Iran's chief peace negotiator, parliamentary speaker Mohammed Baqer Qalibaf, said U.S. bases and Israeli assets are legitimate targets because of hostile acts, ​including the "violation of agreements over Lebanon."

 

Before Sunday, Iran had not targeted Israel since a ceasefire in the wider war started in April, although Hezbollah has done so.

 

Trump has repeatedly insisted that Washington and Tehran were close to an agreement on ending ‌the war.

 

"We're very close to a deal, or I'm going to blow the hell out of them," Trump told NBC News' "Meet the Press" in a prerecorded interview that aired on Sunday to mark 100 days of the conflict.

 

TRUMP WANTS NO ATTACKS IN LEBANON

 

Trump has leaned on Israel to stop its attacks in Lebanon to allow room for a peace deal with Iran, including rebuking Netanyahu with obscenities in a phone call last week. After that call, Netanyahu appeared to abandon plans to strike Beirut.

 

But Israel has never fully halted its Lebanon campaign, which has killed thousands of people and driven hundreds of thousands from their homes. Hezbollah, which did not take part in the truce ​talks, has also continued its attacks and says it ​will not give up its weapons unless Israel halts its attacks and withdraws from Lebanon.

 

Netanyahu said the Israeli strikes on Sunday on Beirut's southern outskirts, a district known as Dahiyeh that has long been a Hezbollah stronghold, were ordered in response to Hezbollah firing toward Israel.

 

The wider war has been stalemated since the U.S. and Israel paused their attacks on Iran in early April, ​with Tehran blocking most shipping through the Strait of Hormuz, the main transit route for Middle East oil.

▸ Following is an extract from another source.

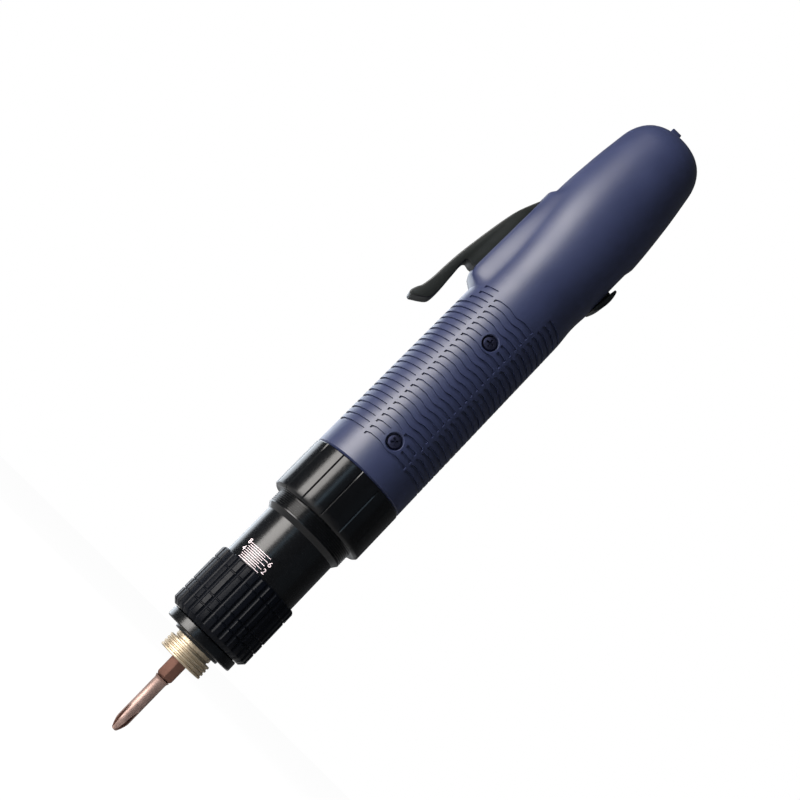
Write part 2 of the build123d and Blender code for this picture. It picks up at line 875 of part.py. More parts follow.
def motor_shaft():
    """The rotor's shaft."""
    return rod(motor_shaft_radius, first_gear_front, rear_bracket_rear - side_play)


def motor_pinion():
    """The first sun gear, on the motor shaft."""
    bore = motor_shaft_radius + seat_gap
    return outer_gear(sun_teeth, first_gear_front, first_gear_rear + gear_side_gap, bore)


def brush_holder():
    """The insulating ring that carries the brushes."""
    middle = (commutator_front + commutator_rear) / 2
    body = ring_solid(
        magnet_radius, commutator_radius + 1.5, middle - brush_width / 2 - 1, middle + brush_width / 2 + 1
    )
    slot = Pos(0, 0, middle) * Box(4 * can_radius, brush_width + seat_gap * 2, brush_width + seat_gap * 2)
    return body - slot


def brushes():
    """Two carbon brushes on the commutator."""
    middle = (commutator_front + commutator_rear) / 2
    low = commutator_radius + running_gap
    half = brush_width / 2
    brush = block((low, -half, middle - half), (low + brush_length, half, middle + half))
    return joined(around(brush, 2))


def rear_loft(inset, height):
    """The rear casing's form, drawn in by a wall and cut off at a height."""
    faces = [
        Plane(origin=(shift, 0, z)) * Ellipse(width - inset, depth - inset)
        for z, shift, width, depth in rear_sections
    ]
    body = loft(faces)
    return body & block((-cut_reach, -cut_reach, grip_rear - 1), (cut_reach, cut_reach, height))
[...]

Washington has imposed its own blockade of Iranian ​ports.

 

Though Washington and Tehran have said they are close to a preliminary agreement that would reopen the strait, they have repeatedly traded strikes, with escalations in recent days that have included attacks on nearby Arab states hosting U.S. bases.

 

Trump has said any agreement to end the war must prevent Iran from developing a nuclear weapon, and he is under pressure to deliver terms tougher than those agreed in 2015 under then-President Barack Obama in a deal Trump later repudiated.

 

Tehran's demands include the lifting of U.S. and international sanctions, recognition of its sway over the strait and the release of billions of dollars in frozen assets.

 

A source familiar with U.S. ​plans told Reuters on Saturday that Washington could make Iranian assets available to Gulf neighbors to repair damage inflicted by Iran.

 

Iran's Deputy Foreign Minister Kazem Gharibabadi said on Sunday any such diversion of Iranian assets would be illegal, and Tehran would take measures in response.

 

Netanyahu was criticized ​last week by political rivals over a new ceasefire in Lebanon ahead of this year's national election.